Puppies are babies. They have not learned the rules yet; in fact, a puppy does not learn how to properly interact until about 16 weeks of age. Puppies are teething, and it's instinct for them to test boundaries. If they stay with their litter mates longer they tend to learn bite inhibition naturally….however:
There are a couple different ways you can teach your puppy "bite inhibition" - the most common way is to 'yelp' when the puppy bites too hard, and to immediately stop playing or interacting with it. This is what mom, litter mates, and other dogs do when a puppy gets too rough.
I like to stand up and turn my body away; dogs [and puppies] are social animals so shutting off any interaction makes it very clear to them very quickly what they should NOT do. If you keep playing with them they will not get the hint. You will have to do this quite a bit, repetition is key to them learning.
There are other more 'creative' methods I've heard of being used by people on these forums as well…. maybe they'll mention them here.
Another method is to switch out your hand for a toy. Yelping after being bitten too hard is pretty key, but then switch your hand for something more appropriate to chew on.
Another method would be to let the puppy chew on your hand, but then yelp and immediately stop playing with them if they chomp down.
Puppies need lots of things to chew on while they are going through this stage.
My dog has a very soft mouth (softer than any retriever we've had even!) I used the first method mentioned above [ but he also stayed with litter mates until 9ish weeks] most people swear by that method.

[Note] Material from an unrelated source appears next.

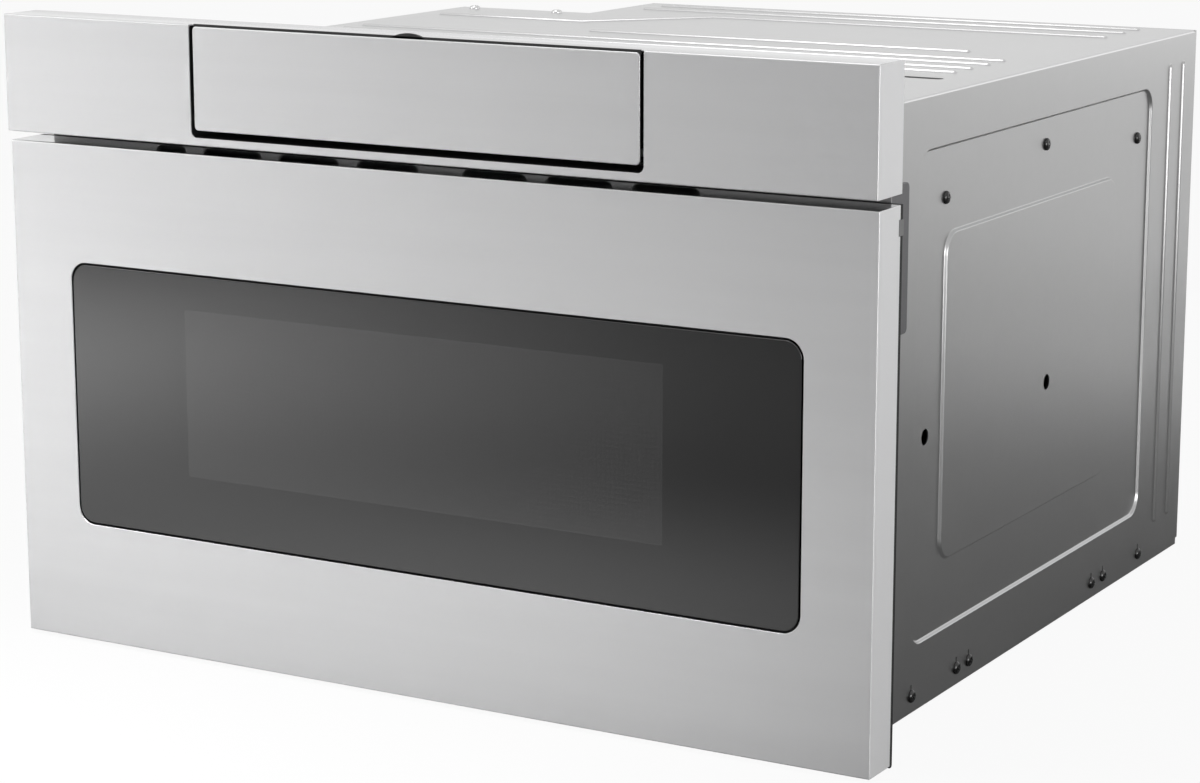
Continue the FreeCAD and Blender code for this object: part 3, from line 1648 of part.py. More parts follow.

I doubt it is aggression just a normal puppy stage and needs to be taught to stop not punished. When our dog was a puppy he would nip us anywhere when overly excited so we tried not to let him reach that excitement level, he would go in his crate for time out(not out of anger just gently pick him up and put him in without a word) and wait till he calmed down, remember you may have to put him in and out until he works it out. Before he gets to that stage of excitement stop the play, if he is going for your hands replace your hand for a toy in his mouth, if he nips your hand make the ouch sound, all this in combination got us through puppy nipping, also everyone has to follow the method you use or puppy will get confused. Good luck.
Jolanda and Kaiser
Yelping may work with some, with others it will just encourage them. (why do we give our dogs squeaky toys?) Disengage from play, certainly. It's called "negative punishment", removing the thing the dog wants (your attention) when it does something you don't like (biting/nipping). Certainly give him a substitute "legal" item to chew.
Usually if you are consistent, the pup will get the message. If you have trouble disengaging (pup goes after you continuing to nip/bite, ignores legal chew toy), I like to apply the "bear hug", which is just physically containing the little guy until he quits struggling/biting/whatever, then immediately release and praise/treat. If he starts again, repeat. Eventually he will figure out that biting is not allowed.
Puppies "talk" with litter mates with mouth… too rough and the others YELL at them... and stop playing... same with adults with puppies but even more so... so they need to learn "soft" mouth... you need to scream... loud... when they play/bite to hard and immediately stop all interaction with them.. that is what the littermates would do... and the adults too... It is not agression at this age unless that particular pup was really dominate to begin with... in that case EVEN more important that they learn the rules...
But it is not going to happen with one or two corrections... it is over time and you and all the family needs to be consistant with their reaction to over the top type of biting.... It is weeks and weeks of corrections (never negative, but positive reinforcement and re-direction)
NEVER punishment... but re-direction ... remember if you stimulate the puppy ... natural reaction is to become a bit wild.. out of control... you need to control that reaction....
Work on working the mind... teaching stand, sit, wait, leave it... bother their mind
Good advice here from all.
What we found with Lela (our first dog ever) is that play-biting at some stage turned into I-bite-you-to-check-if-you-really-are-the-pack-leader-because-maybe-I-could-take-your-place. Whole different energy and dynamics, calling for different corrections. You'll notice after a couple of months (puppy stage 3 or 4).
If you have an adult dog in the household, it will save you a lot of grief. The adults will usually put manners on the pup. I have yet to hear an adult "yelp", but sure have seen them snarl and pin the little so-and-so down momentarily, and when released the pup is usually a bit chastened and leaves the adult alone for awhile. Some need more convincing than others! Lady used to snarl in Tamu's face while holding her down, and watching her is what started me using the "bear hug" (minus the snarling) to correct this behaviour.